====== Source data ======

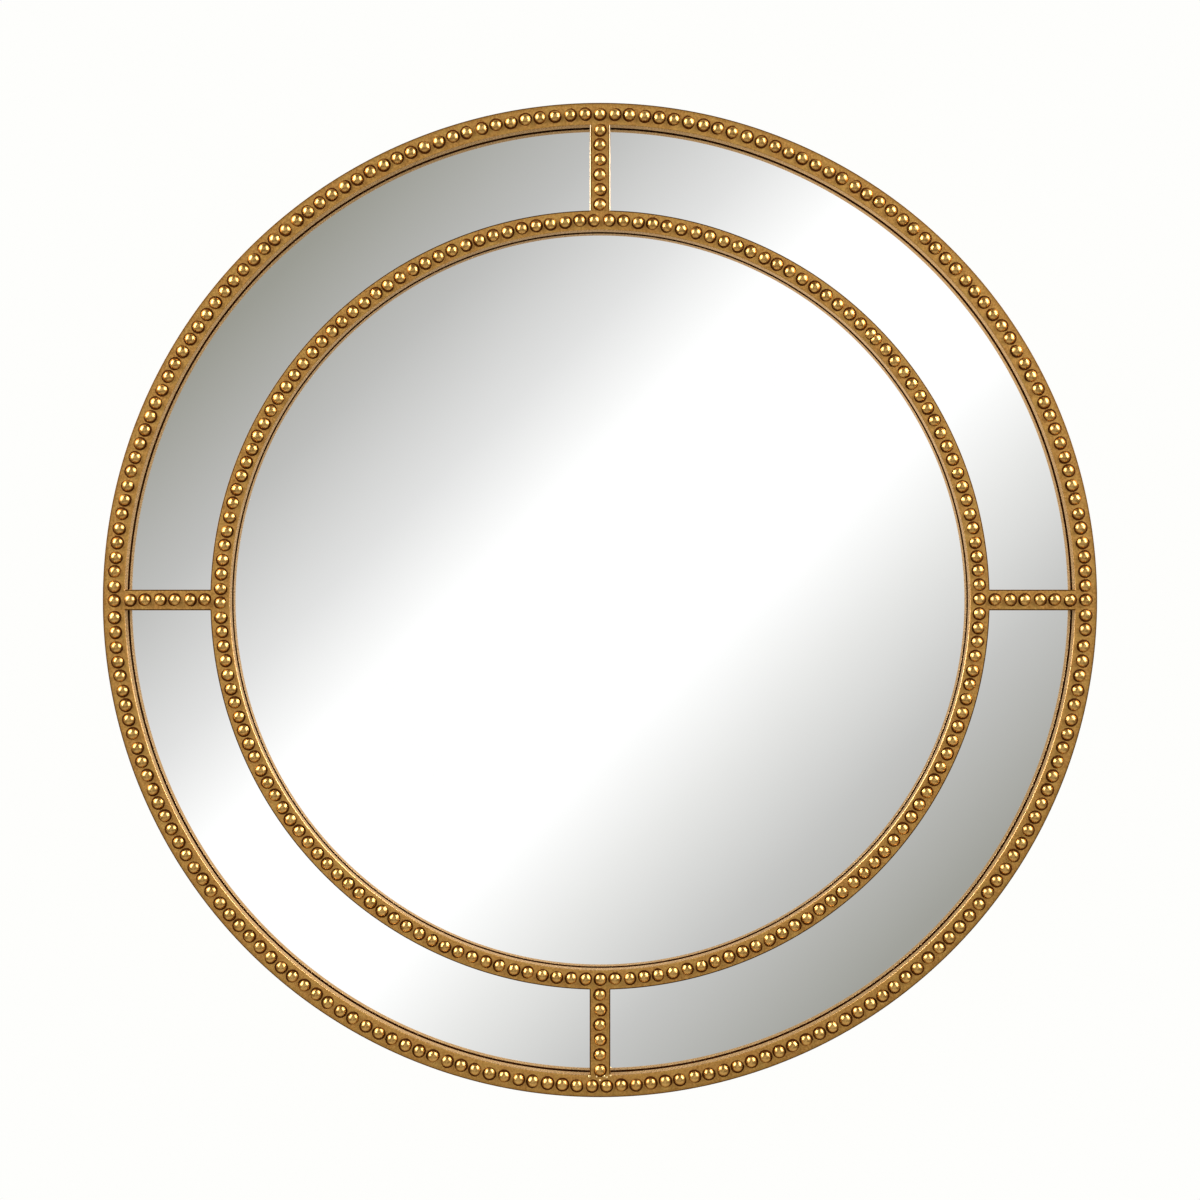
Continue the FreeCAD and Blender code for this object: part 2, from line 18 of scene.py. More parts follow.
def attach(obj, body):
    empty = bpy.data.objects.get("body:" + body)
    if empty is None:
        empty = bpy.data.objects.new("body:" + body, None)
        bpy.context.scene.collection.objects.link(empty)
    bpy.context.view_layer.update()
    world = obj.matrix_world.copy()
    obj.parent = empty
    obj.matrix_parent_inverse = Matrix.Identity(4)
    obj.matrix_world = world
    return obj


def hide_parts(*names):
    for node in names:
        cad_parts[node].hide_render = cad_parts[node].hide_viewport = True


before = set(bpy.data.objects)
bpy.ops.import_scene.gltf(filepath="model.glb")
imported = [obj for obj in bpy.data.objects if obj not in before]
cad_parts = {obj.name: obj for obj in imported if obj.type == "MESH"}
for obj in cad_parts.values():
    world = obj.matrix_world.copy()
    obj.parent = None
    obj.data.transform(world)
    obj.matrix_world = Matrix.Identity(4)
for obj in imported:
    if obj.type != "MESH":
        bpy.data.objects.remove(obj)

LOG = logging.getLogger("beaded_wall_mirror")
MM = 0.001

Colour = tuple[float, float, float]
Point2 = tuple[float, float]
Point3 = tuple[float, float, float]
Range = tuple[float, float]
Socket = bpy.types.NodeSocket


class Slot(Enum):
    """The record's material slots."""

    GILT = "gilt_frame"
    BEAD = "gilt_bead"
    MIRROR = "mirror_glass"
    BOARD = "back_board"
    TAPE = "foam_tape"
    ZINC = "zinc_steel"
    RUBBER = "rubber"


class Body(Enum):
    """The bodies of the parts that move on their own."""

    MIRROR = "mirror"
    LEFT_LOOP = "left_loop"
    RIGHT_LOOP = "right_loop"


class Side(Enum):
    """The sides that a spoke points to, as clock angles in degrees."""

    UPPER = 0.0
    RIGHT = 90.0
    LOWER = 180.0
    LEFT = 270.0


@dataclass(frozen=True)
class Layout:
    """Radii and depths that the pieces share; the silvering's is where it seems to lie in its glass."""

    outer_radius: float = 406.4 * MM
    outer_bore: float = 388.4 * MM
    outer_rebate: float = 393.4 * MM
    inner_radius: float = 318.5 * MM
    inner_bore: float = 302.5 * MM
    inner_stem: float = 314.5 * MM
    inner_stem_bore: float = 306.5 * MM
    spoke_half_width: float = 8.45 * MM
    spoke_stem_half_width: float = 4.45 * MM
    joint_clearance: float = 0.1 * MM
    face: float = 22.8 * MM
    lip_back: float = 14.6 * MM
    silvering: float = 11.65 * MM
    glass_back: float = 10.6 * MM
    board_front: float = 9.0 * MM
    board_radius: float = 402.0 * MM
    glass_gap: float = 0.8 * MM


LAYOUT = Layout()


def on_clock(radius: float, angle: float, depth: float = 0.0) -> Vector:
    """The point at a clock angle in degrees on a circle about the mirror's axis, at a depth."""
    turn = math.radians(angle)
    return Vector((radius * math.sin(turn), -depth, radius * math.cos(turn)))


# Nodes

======
====== Source data ======

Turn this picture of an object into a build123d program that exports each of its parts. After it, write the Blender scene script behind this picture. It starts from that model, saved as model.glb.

======

Go through the material above and output exactly the lines from the one containing "Continue the FreeCAD" through the one containing "sides that a".

Continue the FreeCAD and Blender code for this object: part 2, from line 18 of scene.py. More parts follow.
def attach(obj, body):
    empty = bpy.data.objects.get("body:" + body)
    if empty is None:
        empty = bpy.data.objects.new("body:" + body, None)
        bpy.context.scene.collection.objects.link(empty)
    bpy.context.view_layer.update()
    world = obj.matrix_world.copy()
    obj.parent = empty
    obj.matrix_parent_inverse = Matrix.Identity(4)
    obj.matrix_world = world
    return obj


def hide_parts(*names):
    for node in names:
        cad_parts[node].hide_render = cad_parts[node].hide_viewport = True


before = set(bpy.data.objects)
bpy.ops.import_scene.gltf(filepath="model.glb")
imported = [obj for obj in bpy.data.objects if obj not in before]
cad_parts = {obj.name: obj for obj in imported if obj.type == "MESH"}
for obj in cad_parts.values():
    world = obj.matrix_world.copy()
    obj.parent = None
    obj.data.transform(world)
    obj.matrix_world = Matrix.Identity(4)
for obj in imported:
    if obj.type != "MESH":
        bpy.data.objects.remove(obj)

LOG = logging.getLogger("beaded_wall_mirror")
MM = 0.001

Colour = tuple[float, float, float]
Point2 = tuple[float, float]
Point3 = tuple[float, float, float]
Range = tuple[float, float]
Socket = bpy.types.NodeSocket


class Slot(Enum):
    """The record's material slots."""

    GILT = "gilt_frame"
    BEAD = "gilt_bead"
    MIRROR = "mirror_glass"
    BOARD = "back_board"
    TAPE = "foam_tape"
    ZINC = "zinc_steel"
    RUBBER = "rubber"


class Body(Enum):
    """The bodies of the parts that move on their own."""

    MIRROR = "mirror"
    LEFT_LOOP = "left_loop"
    RIGHT_LOOP = "right_loop"


class Side(Enum):
    """The sides that a spoke points to, as clock angles in degrees."""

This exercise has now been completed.